Bike Checklists

These are the items I need in order to do the bike portion of the event: bike, bike shoes, thin socks, helmet, gloves, computer, hydration belt, chafing stuff, tools, extra tire tube, food, sunscreen.

My super fast bike was picked up in Philly by TriBikeTransport on Friday morning. It’s being carried by truck to Arizona. Barring any issues, it should be there on Thursday when I get there. I have bike shoes that clip onto the pedals of the bike. At first, I didn’t like using them, but it’s certainly more comfortable because my feet aren’t moving around or coming off the pedals with each stroke. I’m bringing thin socks because I don’t want to have my toes smashed in the shoe (that’s uncomfortable). The rules of the bike portion require a bike helmet that is secure to your head before you touch your bike until you come back and drop it off. I don’t know why I’d take it off while riding, but I guess I better not now. I don’t want to be disqualified. My gloves are comfy and I hardly know they are there.

The computer tracks my speed and distance (it’s a good tool to stop me from going too far :-)   I’d like to stay around 19 mph for the whole distance, instead of going faster than falling back because I got tired. The hydration belt has two pods with 12 oz of liquid capacity that goes around my waist and sits on the back of my hips. I’m not sure what I’m going to fill them with yet though. Anti-Chafing stuff is important because my sweat soaked clothes will be rubbing against me for 6 (or more) straight hours (potential OUCH).

I need tools to tighten and/or adjust while I’m in the middle of the desert. Tire changing tools and an extra tube will also be on board. I also need to carry food. There’s a pocket in the back of the trisuit, one in the hydration pack and I have a pouch behind my seat.

With all this stuff, I hope there’s room for me on the bike!

I still remember that day in April when I got on the bike for the first time. I remember the goofy excitement I got when I didn’t crash. I remember the confidence I got knowing I could ride it all day if I wanted to.  My first 25 mile ride damn near killed me. I was in pain for the next few days. But that didn’t stop me. I hit 30 miles the next week and then 50 miles the following week.  The 50 mile mark almost became an easy target after a few more months. The first 100 mile day was exciting beyond belief. The final 7 miles or so were painful. I remember having tunnel vision and barely making it up the hill to get home, then I somehow climbed two flights of stairs to fall into bed. But I didn’t stop there. I wanted to do a full 112 miles so I knew I could do it, and I did.

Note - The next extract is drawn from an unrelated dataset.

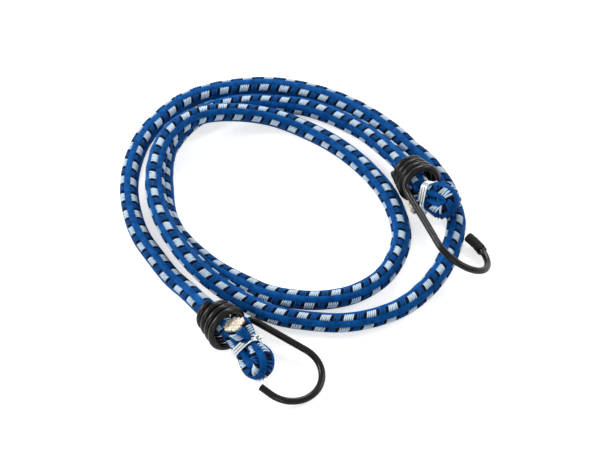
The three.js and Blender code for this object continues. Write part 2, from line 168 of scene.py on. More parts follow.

Going 112 miles is going to kick my butt (but hopefully with the anti chafing stuff it won’t be rubbed raw too). I’ll have 6 (or more) hours on the bike that day with no iPod, phone, riding partner or thoughts of stopping. My mind (hopefully) will be filled with the memories and confidences I’ve built up this year and the complete certainty that the only time my helmet will come off my head is when I drop my bike off at mile 112!